▶ [Task description]: Write out the lines from the top of the material through the line with "Normal=f.bump(cell, 0.1, 0.6))", exactly and with nothing added.

——

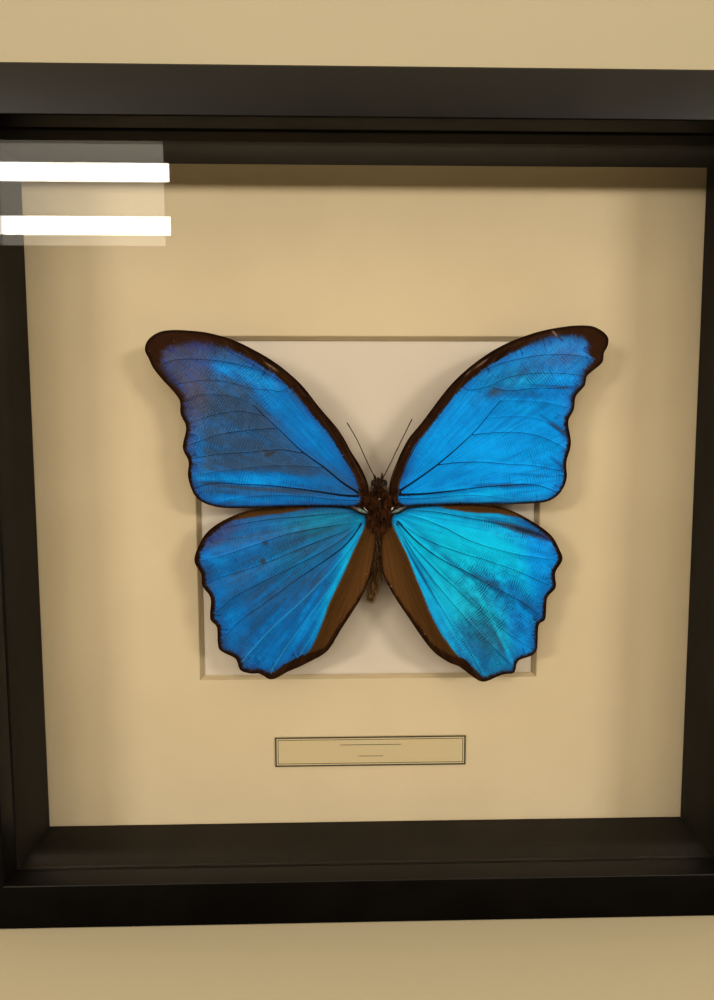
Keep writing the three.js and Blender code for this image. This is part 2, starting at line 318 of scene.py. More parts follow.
def foamBoard():
    f = Finish("foamBoard")
    cell = f.cells(1.6)
    colour = f.blend(cell.step(0.1, 0.6), (0.74, 0.71, 0.64), (0.82, 0.8, 0.74))
    return f.surface(Base_Color=colour, Roughness=0.93, Normal=f.bump(cell, 0.1, 0.6))


def hardboard():
    f = Finish("hardboard")
    spot = f.place()
    fibre = f.noise(f.place((0.9, 0.9, 2.2)), 1.0, 6.0, 0.75, 0.4)
    cloud = f.noise(spot, 0.03, 3.0)
    fleck = f.noise(spot, 1.4, 3.0, 0.7).step(0.62, 0.7)
    colour = f.layered(f.blend(cloud.step(0.3, 0.7), (0.2, 0.107, 0.052), (0.26, 0.148, 0.075)), [
        (fibre.step(0.3, 0.7) * 0.6, (0.15, 0.076, 0.036)),
        (fleck * 0.5, (0.33, 0.2, 0.11)),
    ])
    return f.surface(Base_Color=colour, Roughness=0.62 + 0.25 * fibre, Normal=f.bump(fibre, 0.12, 0.7))


def zincSteel():
    f = Finish("zincSteel")
    tone = f.add("ShaderNodeSeparateColor", {}, {"Color": f.cells(0.8, "Color")})
    brush = f.noise(f.place((0.4, 6.0, 6.0)), 1.0, 3.0)
    stain = f.noise(f.place(), 0.25, 4.0, 0.65)
    colour = f.blend(tone, (0.5, 0.51, 0.5), (0.62, 0.63, 0.62))
    colour = f.blend(stain.step(0.58, 0.75) * 0.5, colour, (0.3, 0.27, 0.22))
    rough = 0.24 + 0.18 * brush + 0.2 * stain.step(0.55, 0.75)
    return f.surface(Base_Color=colour, Metallic=1.0, Roughness=rough, Normal=f.bump(brush, 0.02, 0.4))


def steelPin():  # dark, with a painted highlight: a pale spot on the middle of its head
    f = Finish("steelPin")
    low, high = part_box("mounting_pin")
    spot = f.place()
    worn = f.noise(spot, 2.0, 3.0)
    x, _, z = f.split(spot)
    across = x - (low[0] + high[0]) / 2 / mm
    upward = z - (low[2] + high[2]) / 2 / mm
    fromAxis = (across * across + upward * upward) ** 0.5
    colour = f.blend(worn.step(0.4, 0.7), (0.06, 0.045, 0.03), (0.1, 0.08, 0.055))
    # painted highlight: a pale spot round the head's axis
    colour = f.blend(fromAxis.lower(0.12, 0.34), colour, (0.38, 0.33, 0.26))
    return f.surface(Base_Color=colour, Metallic=0.4, Roughness=0.3 + 0.15 * worn)


finishes = {
    "pin": steelPin(),
    "foil": blackFoil(), "lining": darkLining(), "glass": clearGlass(), "mount": mountPaper(),
    "core": bevelCore(), "card": paleCard(), "foam": foamBoard(), "hardboard": hardboard(),
    "steel": zincSteel(),
}


# meshes

def prismFaces(count):  # two ends and the sides between them
    faces = [tuple(range(count)), tuple(range(2 * count - 1, count - 1, -1))]
    return faces + [(i, (i + 1) % count, (i + 1) % count + count, i + count) for i in range(count)]


def tubeFaces(rings, sides, closed=False):  # between rings of points, and from the last to the first
    faces = []
    for i in range(rings if closed else rings - 1):
        after = (i + 1) % rings * sides
        for j in range(sides):
            k = (j + 1) % sides
            faces.append((i * sides + j, i * sides + k, after + k, after + j))
    return faces


def makeObject(name, vertices, faces, materials, smooth=None, faceMaterials=None):
    mesh = bpy.data.meshes.new(name)
    mesh.from_pydata([tuple(v) for v in vertices], [], [tuple(f) for f in faces])
    piece = bpy.data.objects.new(name, mesh)
    bpy.context.scene.collection.objects.link(piece)
    for material in materials:
        mesh.materials.append(material)
    if faceMaterials is not None:
        mesh.polygons.foreach_set("material_index", np.asarray(faceMaterials, np.int32))
    outwards(mesh)
    if smooth:
        mesh.shade_smooth()
        mesh.set_sharp_from_angle(angle=math.radians(smooth))
    return piece


def outwards(mesh):
    work = bmesh.new()
    work.from_mesh(mesh)
    bmesh.ops.remove_doubles(work, verts=work.verts, dist=1e-7)
    bmesh.ops.recalc_face_normals(work, faces=work.faces)
    work.to_mesh(mesh)
    work.free()


def settle(piece, replaced):  # it rides on the frame's one body, in place of its CAD piece
    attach(piece, "root")
    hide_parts(replaced)


def coat(node, material):  # a CAD piece keeps its shape and gets its finish
    nodes[node].data.materials.clear()
    nodes[node].data.materials.append(material)


# rails and linings: one profile each, mitred at both ends

railSettings = {
    "face": 13.8,  # mm, as all sizes here
    "wall": 6.5,
    "lip": 8.3,
    "outerRound": 0.8,
    "innerRound": 0.4,
    "backRound": 0.5,
    "mitreGap": 0.04,
    "arcSteps": 5,
    "sharpAngle": 35,  # degrees
}

liningSettings = {"inner": 13.8, "outer": 6.8, "front": 10.9, "back": 35.4, "round": 0.35}

turns = {"bottom": 0, "left": 90, "top": 180, "right": -90}


def arc(centre, radius, start, end, steps):
    angles = [math.radians(start + (end - start) * i / steps) for i in range(steps + 1)]
    return [(centre[0] + radius * math.cos(a), centre[1] + radius * math.sin(a)) for a in angles]


def railProfile(s):  # (inwards from the outer side, depth)
    outer, inner, back, steps = s["outerRound"], s["innerRound"], s["backRound"], s["arcSteps"]
    depth = frameDepth / mm
    points = arc((outer, outer), outer, 180, 270, steps)
    points += arc((s["face"] - inner, inner), inner, 270, 360, steps)
    points += arc((s["face"] - inner, s["lip"] - inner), inner, 0, 90, steps)
    points += [(s["wall"], s["lip"])]
    points += arc((s["wall"] - back, depth - back), back, 0, 90, steps)
    points += arc((back, depth - back), back, 90, 180, steps)
    return points


def liningProfile(s):
    r, steps = s["round"], railSettings["arcSteps"]
    points = [(s["outer"], s["front"])]
    points += arc((s["inner"] - r, s["front"] + r), r, 270, 360, steps)
    points += arc((s["inner"] - r, s["back"] - r), r, 0, 90, steps)
    return points + [(s["outer"], s["back"])]


def mitredBar(name, profile, turn, gap, material):
    half = frameSide / 2
    spin = Matrix.Translation((0, 0, middleZ)) @ Matrix.Rotation(math.radians(turn), 4, "Y")
    vertices = []
    for end in (-1, 1):
        for inset, depth in profile:
            x = end * (half - (inset + gap) * mm)
            vertices.append(spin @ Vector((x, frontY + depth * mm, inset * mm - half)))
    sharp = railSettings["sharpAngle"]
    return makeObject(name, vertices, prismFaces(len(profile)), [material], smooth=sharp)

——

▶ [The response]:
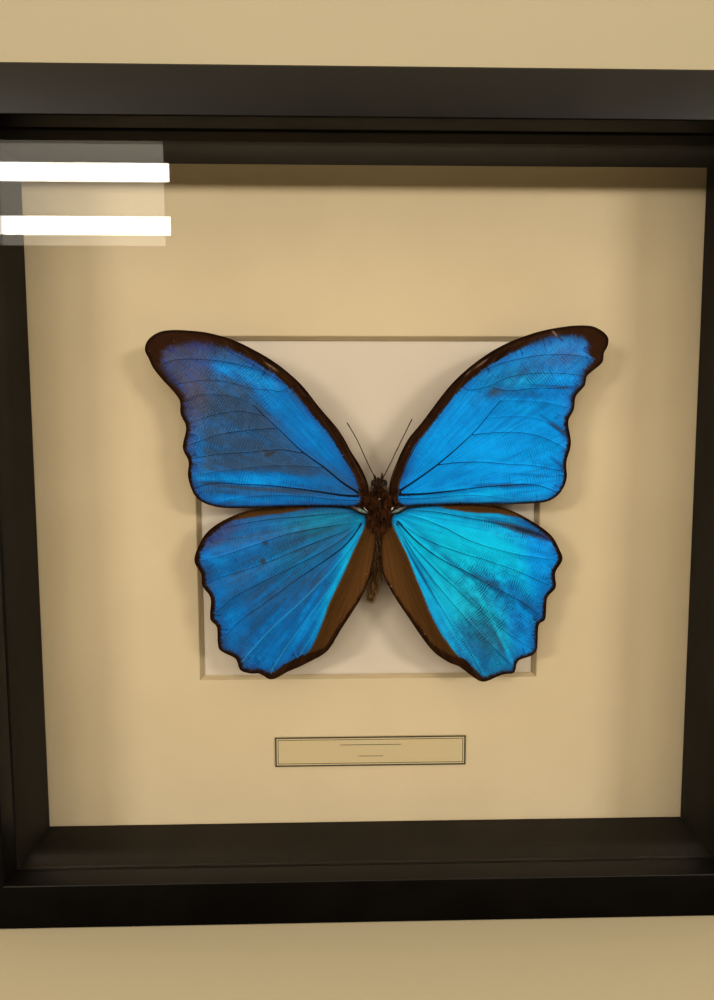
Keep writing the three.js and Blender code for this image. This is part 2, starting at line 318 of scene.py. More parts follow.
def foamBoard():
    f = Finish("foamBoard")
    cell = f.cells(1.6)
    colour = f.blend(cell.step(0.1, 0.6), (0.74, 0.71, 0.64), (0.82, 0.8, 0.74))
    return f.surface(Base_Color=colour, Roughness=0.93, Normal=f.bump(cell, 0.1, 0.6))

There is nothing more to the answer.